WHAT do you want from a Morrissey solo album in 2014?

A title to make others jealous. Tick. A reactivated legendary label name, Harvest, to link him with rock history, just as he insisted his cussed autobiography should be published by Penguin Classics. Tick. A retro sleeve where he still doesn't look at the camera but holds a pen, with a dog at his master's feet. Tick.

All this is dressing, of course, an artform that Morrissey re-wrote in his Smiths days and continues to apply with the swish of a golden arrow/poisoned dart. What you really want from a new Morrissey album is better tunes.
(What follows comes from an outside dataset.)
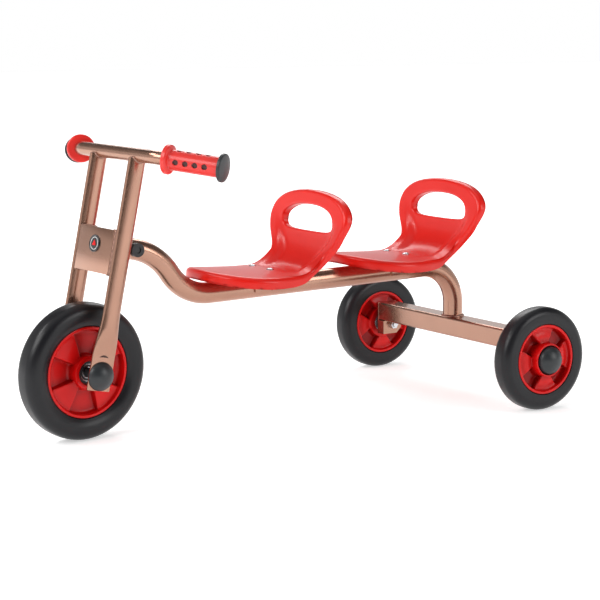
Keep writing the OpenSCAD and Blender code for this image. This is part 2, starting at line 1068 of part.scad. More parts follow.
module seat_shell() {
    e = seat_edge_r;
    rings = concat(
        [for (k = [0:top_rings]) ring(k / top_rings, e, 0)],
        [ring(1, 0.9, -0.9), ring(1, 0, -e), ring(1, 0, 0, 1), ring(1, lip_wall, 0, 1),
            ring(1, lip_wall, -seat_wall)],
        [for (k = [4:-1:1]) ring(k / 5, lip_wall, -seat_wall)],
        [ring(0, lip_wall, -seat_wall), ring(0, lip_wall, 1, 1), ring(0, 0, 1, 1),
            ring(0, 0, -e), ring(0, 0.9, -0.9)]);
    count = len(rings);
    points = [for (r = rings) each r];
    faces = [for (r = [0:count - 1], i = [0:ring_points - 1])
        let (a = r * ring_points, b = (r + 1) % count * ring_points, j = (i + 1) % ring_points)
        each [[a + i, b + j, b + i], [a + i, a + j, b + j]]];
    polyhedron(points = points, faces = faces);
}

// Moulded seat: shell, two bosses down to the bracket, and a flat spot for each screw head
module seat() {
    color(red)
        difference() {
            union() {
                seat_shell();
                for (s = [-1, 1])
                    translate([s * screw_x, 0, boss_low])
                        cylinder(r = boss_r, h = -boss_low - 2);
            }
            for (s = [-1, 1])
                translate([s * screw_x, 0, 0]) {
                    translate([0, 0, boss_low - 1])
                        cylinder(r = seat_screw_r, h = 20);
                    translate([0, 0, -1])
                        cylinder(r = 7, h = 6);
                }
        }
}

// Round-headed screws down through the seat and the bracket
module seat_screws() {
    color(steel)
        for (s = [-1, 1])
            translate([s * screw_x, 0, -1]) {
                difference() {
                    dome(6, 3.2, 2.2);
                    translate([0, 0, 1.4])
                        cylinder(r = 4 / sqrt(3), h = 3, $fn = 6);
                }
                translate([0, 0, -20])
                    cylinder(r = seat_screw_r, h = 20);
            }
}

module seat_nuts() {
    low = beam_r - seat_rise - seat_nut_h;
    color(steel)
        for (s = [-1, 1])
            translate([s * screw_x, 0, low])
                difference() {
                    cylinder(r = 10 / sqrt(3), h = seat_nut_h, $fn = 6);
                    translate([0, 0, -1])
                        cylinder(r = seat_screw_r, h = seat_nut_h + 2);
                }
}

// ---------- the tricycle ----------

rear_seat_y = front_seat_y + seat_pitch;
main_beam();
head_tube();
upper_head_bush();
lower_head_bush();
rear_axle_beam();
axle_bracket(1);  // axle_bracket_left
axle_bracket(-1);  // axle_bracket_right
rear_stub_axle(1);  // rear_stub_axle_left
rear_stub_axle(-1);  // rear_stub_axle_right
rear_stub_nuts();
rear_axle_spacers();
rear_axle_washers();
rear_axle_nuts();
rear_cap(1);  // rear_cap_left
rear_cap(-1);  // rear_cap_right
rear_inner_races(1);  // rear_inner_races_left
rear_inner_races(-1);  // rear_inner_races_right
rear_outer_races(1);  // rear_outer_races_left
rear_outer_races(-1);  // rear_outer_races_right
rear_bearing_balls(1);  // rear_bearing_balls_left
rear_bearing_balls(-1);  // rear_bearing_balls_right
rear_bearing_seals(1);  // rear_bearing_seals_left
rear_bearing_seals(-1);  // rear_bearing_seals_right
rear_wheel_hub(1);  // rear_hub_left
rear_wheel_hub(-1);  // rear_hub_right
rear_wheel_tyre(1);  // rear_tyre_left
rear_wheel_tyre(-1);  // rear_tyre_right
steering_stop(1);  // steering_stop_left
steering_stop(-1);  // steering_stop_right
stop_screws();
at_seat(front_seat_y) seat_bracket();  // seat_bracket_front
at_seat(rear_seat_y) seat_bracket();  // seat_bracket_rear
at_seat(front_seat_y) seat();  // seat_front
at_seat(rear_seat_y) seat();  // seat_rear
at_seat(front_seat_y) seat_screws();  // seat_screws_front
at_seat(rear_seat_y) seat_screws();  // seat_screws_rear
at_seat(front_seat_y) seat_nuts();  // seat_nuts_front
at_seat(rear_seat_y) seat_nuts();  // seat_nuts_rear
fork_leg(1);  // fork_leg_left
fork_leg(-1);  // fork_leg_right
upper_crown_plate();
lower_crown_plate();
crown_cover();
badge();
steering_shaft();
crown_screws();
handlebar();
grip(1);  // grip_left
grip(-1);  // grip_right
grip_plug(1);  // grip_plug_left
grip_plug(-1);  // grip_plug_right
front_axle();
front_axle_spacers();
front_axle_hardware();
front_cap(1);  // front_cap_left
front_cap(-1);  // front_cap_right
front_inner_races();
front_wheel_bearings();
front_hub();
front_tyre();
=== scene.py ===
"""Looks of the tandem push tricycle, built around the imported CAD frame.

Shapes are written in millimetres in local frames (fork, steering head, wheel, seat, ground), and
each frame's matrix turns them into metres in the row frame.
"""

import json
import math

import bmesh
import bpy
import numpy as np
from mathutils import Matrix, Vector


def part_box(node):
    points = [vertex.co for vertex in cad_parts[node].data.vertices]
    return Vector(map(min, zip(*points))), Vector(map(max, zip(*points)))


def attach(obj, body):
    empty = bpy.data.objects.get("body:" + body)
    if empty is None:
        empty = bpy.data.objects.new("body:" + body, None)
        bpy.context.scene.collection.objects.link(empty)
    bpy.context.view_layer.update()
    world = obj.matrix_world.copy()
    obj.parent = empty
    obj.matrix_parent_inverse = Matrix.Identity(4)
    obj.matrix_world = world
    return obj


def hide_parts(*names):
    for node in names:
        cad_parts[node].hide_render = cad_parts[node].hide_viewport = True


MM = 0.001
SIDES = (("left", 1), ("right", -1))

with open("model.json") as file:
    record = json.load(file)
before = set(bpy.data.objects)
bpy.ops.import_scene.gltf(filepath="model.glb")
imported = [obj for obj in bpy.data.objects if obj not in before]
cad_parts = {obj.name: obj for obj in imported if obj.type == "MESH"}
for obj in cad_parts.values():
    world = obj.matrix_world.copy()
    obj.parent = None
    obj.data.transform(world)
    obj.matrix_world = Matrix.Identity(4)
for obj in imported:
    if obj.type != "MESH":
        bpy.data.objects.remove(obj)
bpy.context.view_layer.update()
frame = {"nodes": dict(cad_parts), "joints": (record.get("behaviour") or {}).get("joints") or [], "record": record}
joints = {j["name"]: j for j in frame["joints"]}


# ---------- local frames ----------


def local_frame(origin, x, y, z):
    """Matrix from millimetres along x, y, z at origin to metres in the row frame."""
    turn = Matrix((x, y, z)).transposed().to_4x4()
    return Matrix.Translation(origin) @ turn @ Matrix.Scale(MM, 4)


def extent(node, matrix):
    """Lowest and highest corner of a CAD node in a local frame."""
    back = matrix.inverted()
    points = np.array([back @ v.co for v in frame["nodes"][node].data.vertices])
    return points.min(0), points.max(0)


ACROSS = Vector((1, 0, 0))
wheel_middle = Vector(joints["steering"]["pos_m"])
steer_up = Vector(joints["steering"]["axis"]).normalized()
fork_across = Vector(joints["front_wheel_spin"]["axis"]).normalized()
GROUND = Matrix.Scale(MM, 4)
HEAD = local_frame(wheel_middle, ACROSS, steer_up.cross(ACROSS), steer_up)
FORK = local_frame(wheel_middle, fork_across, steer_up.cross(fork_across), steer_up)


def rear_wheel_frame(side_name, side):
    """Frame at a rear wheel's middle with +X pointing outwards."""
    middle = Vector(joints[f"rear_wheel_{side_name}_spin"]["pos_m"])
    return local_frame(middle, side * ACROSS, Vector((0, 1, 0)), Vector((0, 0, 1)))


def mirrored(matrix, side):
    """The frame mirrored across its own X when side is -1."""
    return matrix @ Matrix.Scale(side, 4, ACROSS)


# ---------- shape helpers ----------


def rounded(points, radii, steps=8):
    """An open line of 2-D points with an arc of radii[i] at each inner point i."""
    line = [Vector(p) for p in points]
    out = [line[0]]
    for before, corner, after, radius in zip(line, line[1:], line[2:], radii[1:]):
        u = (before - corner).normalized()
        v = (after - corner).normalized()
        half = u.angle(v) / 2
        if radius == 0 or half > math.radians(89.9):
            out.append(corner)
            continue
        centre = corner + (u + v).normalized() * (radius / math.sin(half))
        a = corner + u * (radius / math.tan(half)) - centre
        b = corner + v * (radius / math.tan(half)) - centre
        whole = a.angle(b)
        for k in range(steps + 1):
            t = k / steps
            arm = (a * math.sin((1 - t) * whole) + b * math.sin(t * whole)) / math.sin(whole)
            out.append(centre + arm)
    out.append(line[-1])
    return out


def loft(rings, closed=False):
    """Points and faces through rings of equal length; open ends are capped."""
    count = len(rings[0])
    points = [p for ring in rings for p in ring]
    spans = len(rings) if closed else len(rings) - 1
    faces = []
    for k in range(spans):
        a = k * count
        b = (k + 1) % len(rings) * count
        for i in range(count):
            j = (i + 1) % count
            faces.append((a + i, a + j, b + j, b + i))
    if not closed:
        last = (len(rings) - 1) * count
        faces.append(tuple(range(count - 1, -1, -1)))
        faces.append(tuple(last + i for i in range(count)))
    return points, faces


def circle_angles(count):
    return [2 * math.pi * i / count for i in range(count)]


def lathe(profile, count=96, closed=False):
    """Turns a profile of (along X, radius) round the X axis."""
    angles = circle_angles(count)
    rings = [[(x, r * math.cos(a), r * math.sin(a)) for a in angles] for x, r in profile]
    return loft(rings, closed)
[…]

Or certainly better and less bitter than on his leaden last missive from his Mount Olympus eerie, when 2009's Years Of Refusal's turgid dirges met with universal refusal.
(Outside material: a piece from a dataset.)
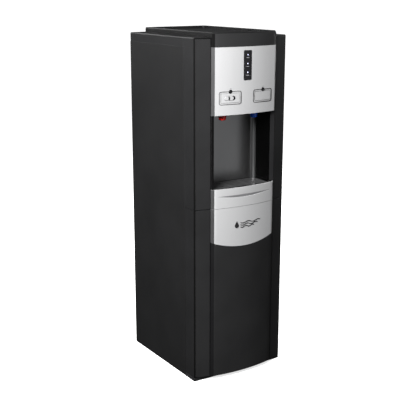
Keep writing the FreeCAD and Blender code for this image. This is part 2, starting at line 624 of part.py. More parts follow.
# ---- water path -------------------------------------------------------------------------
def build_water_path():
    px, py = PROBE
    cap_z = 478.0
    cap = [(0, cap_z + 24), (22.5, cap_z + 24), (22.5, cap_z), (26, cap_z), (26, cap_z + 28, 2),
           (5, cap_z + 28), (5, cap_z + 40), (0, cap_z + 40)]
    parts["probe_cap"] = turned(cap, px, py)
    parts["probe_tube"] = rod(px, py, 26, 5.9, cap_z + 24 - 26).cut(rod(px, py, 25, 4, 470))
    pump_z = DECK_Z + 3
    hose_z = 562.0
    parts["probe_hose"] = tube([(px, py, cap_z + 40), (px, py, hose_z), (px, -40, hose_z),
                                (112, -40, hose_z)], 4, 10)
    pump_body = rounded_box(62, 104, -66, -14, pump_z, pump_z + 46, 6)
    motor = rod(62, -40, pump_z + 22, 17, -0.1 + 30, V(-1, 0, 0))
    inlet = rod(104, -40, hose_z - 0.5, 3.5, 8, TO_RIGHT)
    parts["pump"] = join([pump_body, motor, inlet])

    cx, cy = COLD_TANK
    neck = 7.0
    wall = 1.2
    tank = [(0, 842), (72, 842, 8), (72, 985, 14), (neck, 985), (neck, 985 - wall),
            (72 - wall, 985 - wall, 14 - wall), (72 - wall, 842 + wall, 8 - wall), (0, 842 + wall)]
    parts["cold_tank"] = turned(tank, cx, cy)
    rings = []
    coil_z = 875.0
    for i in range(9):
        ring = Part.makeTorus(78, 3, V(cx, cy, coil_z + 11 * i))
        rings.append(ring)
    riser = rod(cx - 78, cy, coil_z, 2.2, 88)
    parts["evaporator_coil"] = join(rings + [riser])

    hx, hy = HOT_TANK
    tank = [(0, 625), (45, 625, 6), (45, 780, 10), (neck, 780), (neck, 780 - wall),
            (45 - wall, 780 - wall, 10 - wall), (45 - wall, 625 + wall, 6 - wall), (0, 625 + wall)]
    parts["hot_tank"] = turned(tank, hx, hy)
    band = rod(hx, hy, 650, 48, 46).cut(rod(hx, hy, 649, 45.1, 48))
    terminal = box(hx - 10, hx + 10, hy - 60, hy - 46.5, 662, 684)
    parts["band_heater"] = join([band, terminal])

    hoses = []
    hoses.append(tube([(95, -55, pump_z + 46), (95, -55, 1014), (60, 30, 1014), (60, 30, 985)], 4, 12))
    hoses.append(rod(TAP_X, -116, PAD_Z, 4, 101, TO_BACK))
    hoses.append(tube([(70, 70, 780), (70, 70, 806), (-TAP_X, -60, 806), (-TAP_X, -60, PAD_Z),
                       (-TAP_X, -116, PAD_Z)], 4, 12))
    hoses.append(rod(92, 78, 780, 4, 62))
    hoses.append(tube([(92, 70, 625), (92, 70, 600), (SERVICE_X, 110, 575), (SERVICE_X, 170, 575)],
                      4, 10))
    parts["water_hoses"] = Part.makeCompound(hoses)

    foam = rod(cx, cy, 825, 95, 178).cut(rod(cx, cy, 838, 81.6, 170))
    for hose in (rod(TAP_X, -60, PAD_Z, 4.5, 60, TO_BACK), rod(92, 78, 820, 4.5, 25)):
        foam = foam.cut(hose)
    parts["tank_insulation"] = foam

    drain_y = REAR_PANEL_Y + 1.2
    spout = rod(SERVICE_X, 170, 575, 8, 10, TO_BACK)
    cap = rod(SERVICE_X, drain_y + 1, 575, 13, 14, TO_BACK)
    parts["drain_cap"] = join([spout, cap])


# ---- refrigeration and electrics --------------------------------------------------------
def build_refrigeration():
    cx, cy = COMPRESSOR
    z = DECK_Z + 3
    wall = 8.0
    body = turned([(0, z + 18), (62, z + 18, 20), (67, z + 84, 3), (70.5, z + 84), (70.5, z + 90),
                   (67, z + 90, 3), (60, z + 166, 26), (4, z + 166), (4, z + 166 - wall),
                   (60 - wall, z + 166 - wall, 18), (62 - wall, z + 18 + wall, 12),
                   (0, z + 18 + wall)], cx, cy)
    foot = rounded_box(cx - 78, cx + 78, cy - 58, cy + 58, z + 14, z + 20, 14)
    terminals = box(cx + 66, cx + 84, cy - 20, cy + 20, z + 56, z + 80)
    parts["compressor"] = join([body, foot, terminals])
    mounts = []
    for mx in (-66, 66):
        for my in (-46, 46):
            mounts.append(turned([(0, z), (11, z), (8, z + 7), (10, z + 14), (0, z + 14)],
                                 cx + mx, cy + my))
    parts["compressor_mounts"] = Part.makeCompound(mounts)

    route = [(96, CONDENSER_Y, CONDENSER_Z)]
    left, right = -148.0, 96.0
    for row in range(CONDENSER_ROWS - 1):
        edge = left if row % 2 == 0 else right
        z = CONDENSER_Z + row * CONDENSER_PITCH
        route.append((edge, CONDENSER_Y, z))
        route.append((edge, CONDENSER_Y, z + CONDENSER_PITCH))
    route.append((left + 4, CONDENSER_Y, CONDENSER_Z + (CONDENSER_ROWS - 1) * CONDENSER_PITCH))
    parts["condenser_coil"] = tube(route, CONDENSER_R, CONDENSER_PITCH / 2 - 0.2)

    drier = turned([(0, 716), (2.5, 716), (2.5, 726), (9, 734), (9, 790), (2.5, 798), (2.5, 808),
                    (0, 808)], -130, 20)
    parts["filter_drier"] = drier


def build_electrics():
    board = box(-153, -151.4, -55, 60, 840, 960)
    stock = [box(-151.4, -137, -45, -25, 900, 925), box(-151.4, -137, -18, 2, 900, 925),
             rod(-151.4, 30, 925, 9, 22, TO_RIGHT), rod(-151.4, 40, 890, 6, 16, TO_RIGHT),
             box(-151.4, -133, 15, 50, 846, 872), box(-151.4, -142, -45, 5, 848, 858)]
    display = box(-22, 22, -183.6, -182, 905, 1000)
    posts = [rod(x, -182, z, 2.5, 6, TO_BACK) for x in (-17, 17) for z in (912, 993)]
    parts["circuit_boards"] = Part.makeCompound([join([board] + stock), join([display] + posts)])

    y = REAR_PANEL_Y + 1.2
    bezel = upright_pad(SERVICE_X, 925, 34, 80, 4, y, y + 3)
    for z in (945, 905):
        bezel = bezel.cut(upright_pad(SERVICE_X, z, 20, 28, 1, y - 1, y + 5))
    parts["service_bezel"] = bezel
    for name, z in (("hot_switch", 945), ("cold_switch", 905)):
        pivot_y = y + 0.5
        profile = [(pivot_y - 5, z - 9), (pivot_y - 5, z + 9), (pivot_y + 0.5, z + 12.5),
                   (pivot_y + 6, z + 12.3, 1.2), (pivot_y + 3.6, z), (pivot_y + 6, z - 12.3, 1.2),
                   (pivot_y + 0.5, z - 12.5)]
        rocker = sideways(profile, SERVICE_X - 9.4, SERVICE_X + 9.4)
        rocker.rotate(V(SERVICE_X, pivot_y, z), TO_RIGHT, -ROCKER_SWING / 2)
        trunnion = rod(SERVICE_X - 9.8, pivot_y, z, 2, 19.6, TO_RIGHT)
        parts[name] = join([rocker, trunnion])

    z = 840.0
    flange = upright_pad(SERVICE_X, z, 36, 27, 3, y, y + 2.6)
    housing = box(SERVICE_X - 13.9, SERVICE_X + 13.9, y - 22, y + 1, z - 10.4, z + 10.4)
    hollow = upright([(SERVICE_X - 12, z - 8.2), (SERVICE_X + 12, z - 8.2), (SERVICE_X + 12, z + 3.5),
                      (SERVICE_X + 7.5, z + 8.2), (SERVICE_X - 7.5, z + 8.2),
                      (SERVICE_X - 12, z + 3.5)], y - 15, y + 5)
    inlet = join([flange, housing]).cut(hollow)
    blades = [box(SERVICE_X + dx - 2, SERVICE_X + dx + 2, y - 16, y - 1, z + dz - 1, z + dz + 1)
              for dx, dz in ((-7, 0.5), (0, 4.5), (7, 0.5))]
    parts["mains_inlet"] = join([inlet] + blades)

    screws = []
    places = [(sx * 154, z) for sx in (-1, 1) for z in (40, 280, 520, 760, 990)]
    places += [(0, 16), (0, 1000)]
    for x, z in places:
        head = rod(x, y, z, 3.6, 1.9, TO_BACK)
        screws.append(head.cut(box(x - 0.5, x + 0.5, y + 1, y + 3, z - 2.4, z + 2.4)))
    parts["rear_screws"] = Part.makeCompound(screws)


build_base()
build_cabinet()
build_rear_panel()
build_top()
build_fascia()
build_alcove()
build_control_panel()
build_pads()
build_taps()
build_drip_tray()
build_door()
build_water_path()
build_refrigeration()
build_electrics()

os.makedirs("parts", exist_ok=True)
for name, shape in parts.items():
    solids = shape.Solids
    sound = all(s.isValid() and s.isClosed() for s in solids)
    shape.exportStep("parts/" + name + ".step")
    box_of = shape.BoundBox
    print(f"{name:20s} solids {len(solids):2d} sound {sound} volume {shape.Volume / 1000:9.2f} cm3 "
          f"z {box_of.ZMin:7.1f} {box_of.ZMax:7.1f}")
print(len(parts), "nodes")
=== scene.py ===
# %% [markdown]
# # A floor-standing water dispenser
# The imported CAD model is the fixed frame: its pieces keep their sizes and places. This script adds what the CAD leaves
# out: rounded edges, wires, screws, printed marks, and a worked-out finish for every surface.

# %% Load the frame
import bmesh
import bpy
import json
import math
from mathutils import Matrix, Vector

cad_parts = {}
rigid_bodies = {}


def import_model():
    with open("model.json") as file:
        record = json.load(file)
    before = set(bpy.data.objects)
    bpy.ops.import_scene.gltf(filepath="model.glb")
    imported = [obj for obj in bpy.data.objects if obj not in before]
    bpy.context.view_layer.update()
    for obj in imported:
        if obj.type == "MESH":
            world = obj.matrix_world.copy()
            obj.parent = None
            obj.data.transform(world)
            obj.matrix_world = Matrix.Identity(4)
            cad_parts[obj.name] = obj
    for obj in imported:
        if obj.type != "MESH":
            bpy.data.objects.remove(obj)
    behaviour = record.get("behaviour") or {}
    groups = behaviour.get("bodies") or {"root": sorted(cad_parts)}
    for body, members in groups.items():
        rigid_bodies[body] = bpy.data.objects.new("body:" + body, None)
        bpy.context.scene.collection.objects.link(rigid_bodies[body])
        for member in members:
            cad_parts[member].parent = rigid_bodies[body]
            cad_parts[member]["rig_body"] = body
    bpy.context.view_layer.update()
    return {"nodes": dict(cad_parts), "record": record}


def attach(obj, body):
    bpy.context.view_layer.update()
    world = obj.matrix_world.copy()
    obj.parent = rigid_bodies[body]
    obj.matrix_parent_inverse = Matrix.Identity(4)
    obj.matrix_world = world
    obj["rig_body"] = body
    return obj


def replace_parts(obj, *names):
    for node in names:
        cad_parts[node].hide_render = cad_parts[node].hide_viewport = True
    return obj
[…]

Add another tick for a resurrection that findsMprrisey acknowledging that while the grace, velocity and audacity of Morrissey and Marr's Smiths can never be re-activated, it doesn't half help the Morrissey medicine – however unpalatable – go down better when the melodies wind their way inside you, rather than bludgeon you.

Equally important, enter Gustavo Manzur, replacing the grumpy guitar noise of Alain Whyte with flamenco guitar, trumpet and such like to accompany the Morrissey musings on Istanbul, KFC, China, social injustice, bullfighting, the environment, children, kissing and mortality, in the wake of his scrape with serious illness, on Oboe Concerto.

He still sneers and derides, but the grey days of Years Of Refusal are behind him, and even if he is unlikely to become a sage eminence gris, the melancholy is rising above the malady, the eloquent humour is reviving, and the Morrissey croon is sending signals to the moon again. Still more likely to provoke war than world peace, he is nevertheless taking care of business, as Elvis once did.